On comprend mieux le bel unanimisme politique qui avait prévalu à l’adoption de l’écotaxe suite au Grenelle. Moins pourquoi il a volé en éclat à l’apparition de quelques bonnets rouges !
Comment ne pas être confondu lorsque quelques caciques départementaux dont les groupes politiques ont pourtant voté sa mise en œuvre, ont crié avec les loups en appelant à exonérer l’économie cantalienne de cette « taxe écolo » au prétexte sans cesse répété que « nous subissons des handicaps », que « notre enclavement nous dessert suffisamment »…

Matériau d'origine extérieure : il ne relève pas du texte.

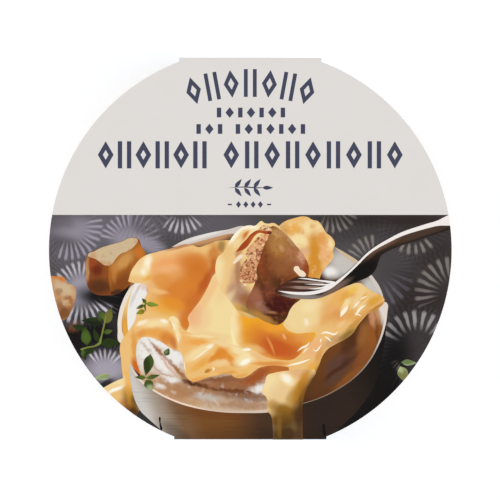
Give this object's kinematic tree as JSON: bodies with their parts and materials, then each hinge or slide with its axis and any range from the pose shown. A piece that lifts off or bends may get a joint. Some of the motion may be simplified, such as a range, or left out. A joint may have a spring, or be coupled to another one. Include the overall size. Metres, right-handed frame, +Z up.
{
  "type": "boxed camembert in a printed card sleeve",
  "caption": "Shut round wooden cheese box, closed with a bent hoop lid, in a folded card sleeve with round printed panels that stand out past the box.",
  "frame": {"origin": "on the surface that the pack lies on, midway between the sleeve's front and back folds", "axes": "+Z up through the printed top panel, +Y up the label towards the back strap, +X to the right of the label"},
  "size_m": [0.12, 0.1142, 0.0372],
  "materials": {
    "card": "coated folding boxboard, silk print",
    "wood": "bare poplar veneer, cut and bent",
    "wire": "dull flat staple wire"
  },
  "bodies": {
    "root": {"sleeve": "card", "lid": "wood", "base": "wood", "lid_staple_1": "wire", "lid_staple_2": "wire", "lid_staple_3": "wire", "lid_staple_4": "wire", "lid_staple_5": "wire", "lid_staple_6": "wire", "base_staple_1": "wire", "base_staple_2": "wire", "base_staple_3": "wire", "base_staple_4": "wire", "base_staple_5": "wire", "base_staple_6": "wire", "lid_lap_staple_1": "wire", "lid_lap_staple_2": "wire", "base_lap_staple_1": "wire", "base_lap_staple_2": "wire"}
  },
  "joints": []
}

Ainsi, le sénateur de l’ouest cantalien qui fait depuis 40 ans son antienne du « désenclavement » routier, aérien, n’a-t-il point lu un récent rapport sénatorial qui concluait qu’il manque 50% du budget prévu à l’Agence de Financement des Infrastructures de Transport, au vu des (trop) nombreux projets de routes, ronds-points, rocades demandées par tous les élus locaux ?
Il aurait sans doute du pour éviter de découvrir bien tardivement que l’Etat n’a pu boucler le financement de la déviation de la RN 122 au sud d’Aurillac (dont les travaux avaient été sous-estimés de 18M € pour en masquer l’inanité sans doute ?!) et que cette opération tant attendue des soit disant « forces vives » était suspendue à la mise en place de l’écotaxe honnie !

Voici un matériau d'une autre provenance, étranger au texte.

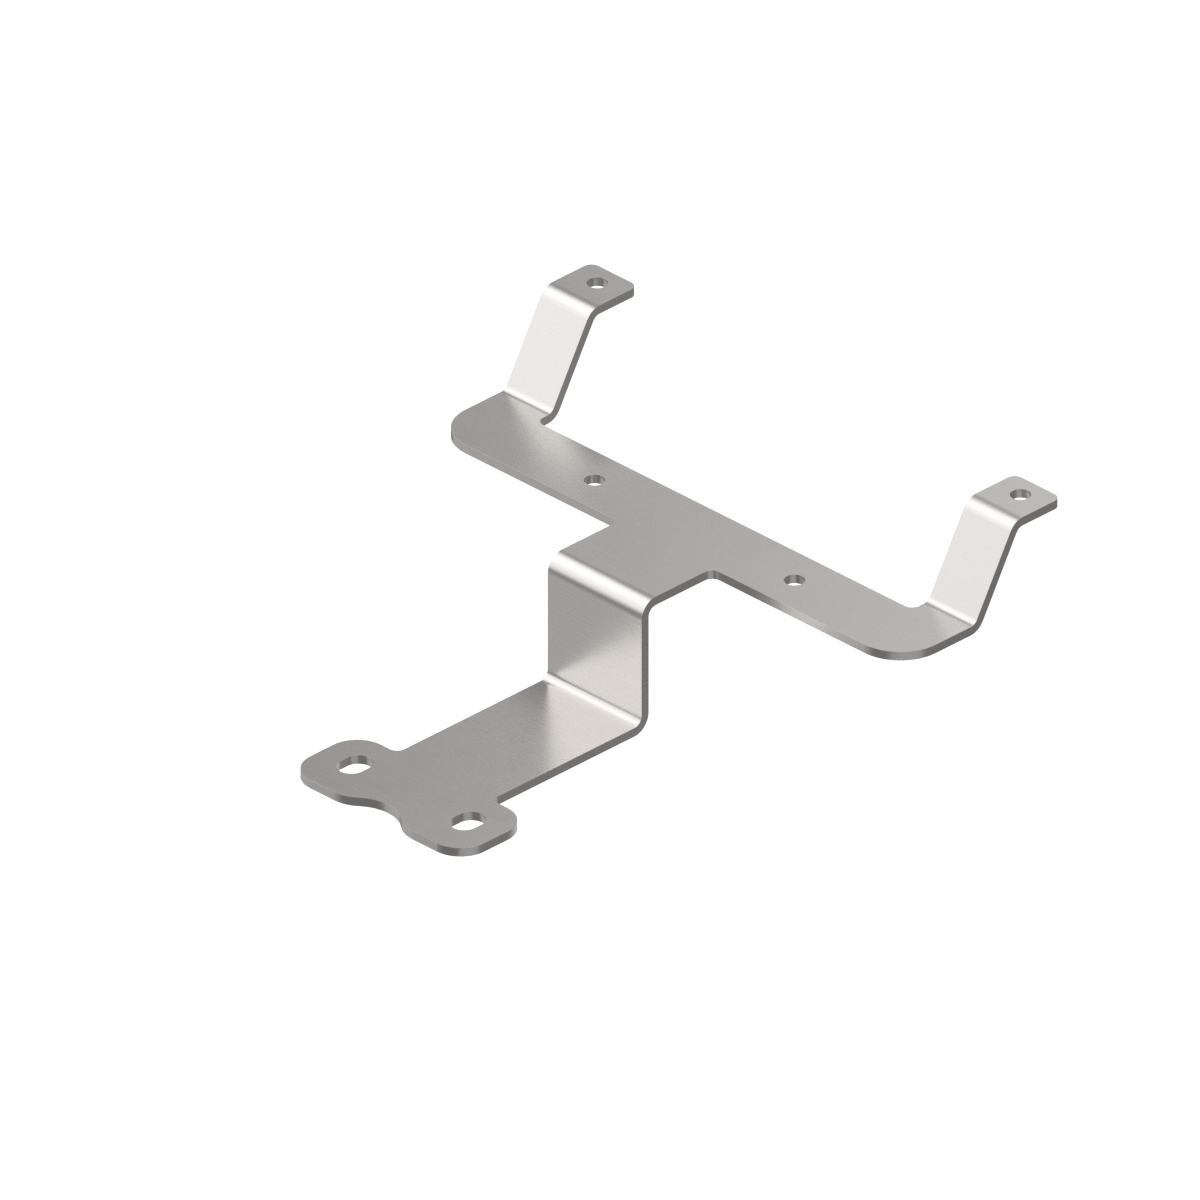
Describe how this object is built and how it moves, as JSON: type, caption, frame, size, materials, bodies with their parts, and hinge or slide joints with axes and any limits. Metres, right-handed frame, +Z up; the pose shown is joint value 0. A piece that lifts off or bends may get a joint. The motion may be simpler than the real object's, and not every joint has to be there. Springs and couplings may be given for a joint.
{
  "type": "wiring harness holder",
  "caption": "Folded sheet-metal bracket that carries a wiring harness above its base, with a slotted foot, a raised cross bar and upturned end tabs.",
  "frame": {"origin": "on the foot's underside, midway between the centres of its slots", "axes": "+X along the cross bar to the right end, +Y from the foot towards the tabs, +Z up from the foot's underside"},
  "size_m": [0.2, 0.1926, 0.0742],
  "materials": {
    "steel_sheet": "satin"
  },
  "bodies": {
    "root": {"bracket": "steel_sheet"}
  },
  "joints": []
}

Alors oui sans doute peut-on trouver motif à se féliciter de la probable disparition de l’écotaxe si elle entraine avec elle les travaux si destructeurs de nos écosystèmes parmi lesquels la rocade de Saint-Flour, la déviation sud-ouest de Vichy, le contournement de Cournon…des projets qui vont tous à l’encontre d’un report du tout routier vers des modes de déplacement plus vertueux.